Task requirements
Each line that holds the word "rigid" is to be identified and copied.

** START OF Material **

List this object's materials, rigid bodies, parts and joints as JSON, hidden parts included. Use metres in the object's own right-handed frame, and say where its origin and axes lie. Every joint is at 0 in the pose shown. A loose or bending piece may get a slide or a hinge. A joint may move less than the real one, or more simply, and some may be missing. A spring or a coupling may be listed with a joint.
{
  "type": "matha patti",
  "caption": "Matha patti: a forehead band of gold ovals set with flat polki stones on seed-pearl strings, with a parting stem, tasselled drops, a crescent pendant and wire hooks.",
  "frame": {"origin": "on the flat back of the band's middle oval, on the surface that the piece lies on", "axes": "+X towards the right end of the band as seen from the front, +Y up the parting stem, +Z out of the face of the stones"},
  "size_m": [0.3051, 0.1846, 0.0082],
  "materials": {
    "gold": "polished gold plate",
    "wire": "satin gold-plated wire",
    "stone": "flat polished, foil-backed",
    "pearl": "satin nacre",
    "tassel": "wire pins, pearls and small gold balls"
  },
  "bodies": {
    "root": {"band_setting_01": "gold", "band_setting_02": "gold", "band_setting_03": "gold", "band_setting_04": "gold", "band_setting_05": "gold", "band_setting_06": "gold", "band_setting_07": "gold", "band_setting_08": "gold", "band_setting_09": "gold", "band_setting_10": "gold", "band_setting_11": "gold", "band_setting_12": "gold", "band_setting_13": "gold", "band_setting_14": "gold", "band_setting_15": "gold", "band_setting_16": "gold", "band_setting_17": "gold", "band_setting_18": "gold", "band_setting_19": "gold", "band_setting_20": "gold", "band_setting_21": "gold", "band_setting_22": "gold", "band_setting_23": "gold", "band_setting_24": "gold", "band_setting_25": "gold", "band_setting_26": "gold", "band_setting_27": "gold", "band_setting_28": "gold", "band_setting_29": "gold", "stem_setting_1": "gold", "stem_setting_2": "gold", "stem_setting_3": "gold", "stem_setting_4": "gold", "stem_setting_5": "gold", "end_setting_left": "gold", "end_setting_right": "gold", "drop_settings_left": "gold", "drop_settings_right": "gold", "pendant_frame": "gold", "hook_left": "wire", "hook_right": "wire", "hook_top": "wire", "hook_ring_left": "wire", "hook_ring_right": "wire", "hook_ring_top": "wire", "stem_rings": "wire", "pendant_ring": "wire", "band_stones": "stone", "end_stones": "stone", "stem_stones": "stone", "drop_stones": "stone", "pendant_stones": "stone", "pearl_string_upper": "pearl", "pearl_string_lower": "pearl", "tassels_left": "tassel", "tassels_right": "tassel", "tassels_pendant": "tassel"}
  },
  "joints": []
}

** END OF Material **
** START OF Material **

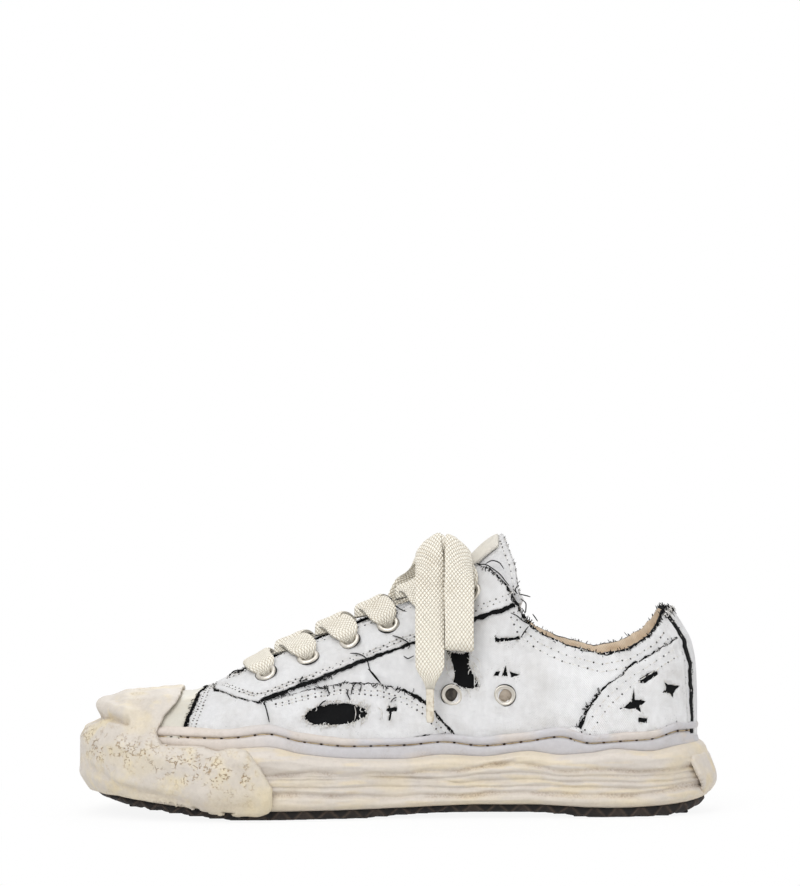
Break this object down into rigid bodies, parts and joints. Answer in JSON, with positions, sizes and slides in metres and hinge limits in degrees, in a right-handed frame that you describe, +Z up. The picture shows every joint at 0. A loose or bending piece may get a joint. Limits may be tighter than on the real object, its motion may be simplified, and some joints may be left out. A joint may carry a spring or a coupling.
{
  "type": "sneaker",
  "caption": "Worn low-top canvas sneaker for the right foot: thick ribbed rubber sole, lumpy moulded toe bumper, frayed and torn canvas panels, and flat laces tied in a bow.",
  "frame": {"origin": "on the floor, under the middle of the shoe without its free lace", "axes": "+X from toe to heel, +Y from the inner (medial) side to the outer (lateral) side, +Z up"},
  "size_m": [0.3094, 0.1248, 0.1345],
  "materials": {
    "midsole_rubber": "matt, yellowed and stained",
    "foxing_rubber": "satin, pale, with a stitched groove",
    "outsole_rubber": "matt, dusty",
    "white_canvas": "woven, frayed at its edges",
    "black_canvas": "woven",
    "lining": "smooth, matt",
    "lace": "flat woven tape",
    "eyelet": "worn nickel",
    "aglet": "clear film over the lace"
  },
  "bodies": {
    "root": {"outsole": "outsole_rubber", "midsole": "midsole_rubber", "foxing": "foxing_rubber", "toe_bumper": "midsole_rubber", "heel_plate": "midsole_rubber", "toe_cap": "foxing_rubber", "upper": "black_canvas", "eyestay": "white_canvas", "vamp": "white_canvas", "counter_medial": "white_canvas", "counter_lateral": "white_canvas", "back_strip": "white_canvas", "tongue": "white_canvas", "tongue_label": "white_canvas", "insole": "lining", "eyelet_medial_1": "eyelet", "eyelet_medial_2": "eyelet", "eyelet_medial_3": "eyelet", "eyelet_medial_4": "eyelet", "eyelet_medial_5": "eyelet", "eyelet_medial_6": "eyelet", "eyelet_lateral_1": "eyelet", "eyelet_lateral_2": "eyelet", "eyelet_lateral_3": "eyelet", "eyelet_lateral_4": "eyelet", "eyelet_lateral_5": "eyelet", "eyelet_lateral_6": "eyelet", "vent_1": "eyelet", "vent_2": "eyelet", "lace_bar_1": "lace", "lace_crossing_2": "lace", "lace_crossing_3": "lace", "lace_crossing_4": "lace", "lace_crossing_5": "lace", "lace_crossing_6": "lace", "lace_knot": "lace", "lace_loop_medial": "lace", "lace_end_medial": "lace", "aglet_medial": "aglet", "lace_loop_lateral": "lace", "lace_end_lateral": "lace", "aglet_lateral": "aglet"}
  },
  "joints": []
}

** END OF Material **

Correct answer
List this object's materials, rigid bodies, parts and joints as JSON, hidden parts included. Use metres in the object's own right-handed frame, and say where its origin and axes lie. Every joint is at 0 in the pose shown. A loose or bending piece may get a slide or a hinge. A joint may move less than the real one, or more simply, and some may be missing. A spring or a coupling may be listed with a joint.
Break this object down into rigid bodies, parts and joints. Answer in JSON, with positions, sizes and slides in metres and hinge limits in degrees, in a right-handed frame that you describe, +Z up. The picture shows every joint at 0. A loose or bending piece may get a joint. Limits may be tighter than on the real object, its motion may be simplified, and some joints may be left out. A joint may carry a spring or a coupling.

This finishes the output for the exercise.